Ein Ausscheiden vor dem künftigen Renteneintrittsalter von 67 Jahren dürfte aber weiterhin möglich sein: Auf Langfrist-Arbeitszeitkonten sollen etwa Überstunden angespart und so die Lebensarbeitszeit verkürzt werden. Die Gewerkschaft hofft, das Durchschnittsalter der Beschäftigten trotz des formal späteren Renteneintritts zu verringern und so Perspektiven für Jüngere zu schaffen. „Auch jüngere Arbeitnehmer sehen die späte Rente als Problem“, sagt Wetzel. „Die Frage ist doch: Wie gestalten wir Arbeit so, dass man gesund zur Rente kommt, wie schaffen wir Platz für Jüngere?“

Verbindlich festgeschrieben werden sollen die neuen Konzepte zwar erst in der nächsten Tarifrunde. Die Wissenschaft jedoch spart schon jetzt nicht mit Lob. „Die Tarifparteien der Metallindustrie betreten absolutes Neuland“, sagt Matthias Knuth, wissenschaftlicher Geschäftsführer des Gelsenkirchener Instituts Arbeit und Technik. Die tarifliche Ausgestaltung des demografischen Wandels sei „ein Riesenfortschritt“, der Vorbildcharakter für andere Branchen habe. Allerdings seien flexible Lösungen in der großbetrieblich organisierten Stahlindustrie leichter umzusetzen als in mittelständisch geprägten Wirtschaftszweigen.

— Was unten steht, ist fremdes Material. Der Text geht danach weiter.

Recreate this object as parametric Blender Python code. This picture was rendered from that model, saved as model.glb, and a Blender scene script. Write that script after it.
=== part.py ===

Die Stahlkocher können sich auch über eine kräftige Lohnerhöhung freuen. Löhne und Gehälter steigen ab Januar kommenden Jahres um 3,8 Prozent, hinzu kommen zwei Einmalzahlungen von 500 und 750 Euro. Weniger erfreut zeigen sich deshalb die Unternehmer: „Zufrieden ist man mit einem so hohen Abschluss natürlich nie“, muss der Hauptgeschäftsführer des Arbeitgeberverbands Stahl, Volker Becher, einräumen. Zufriedenheit herrscht dagegen in der Frankfurter Zentrale der IG Metall. Mit der „gesundheits- und altersgerechten Gestaltung der Arbeitsbedingungen“ werde „tarifpolitisches Neuland“ betreten, betont auch der Zweite Bundesvorsitzende, Berthold Huber: „Dieser Tarifabschluss bringt Geld und Perspektive.“ Der Tarifvertrag der Metaller hat eine Laufzeit von 13 Monaten und gilt bis Ende Januar 2008.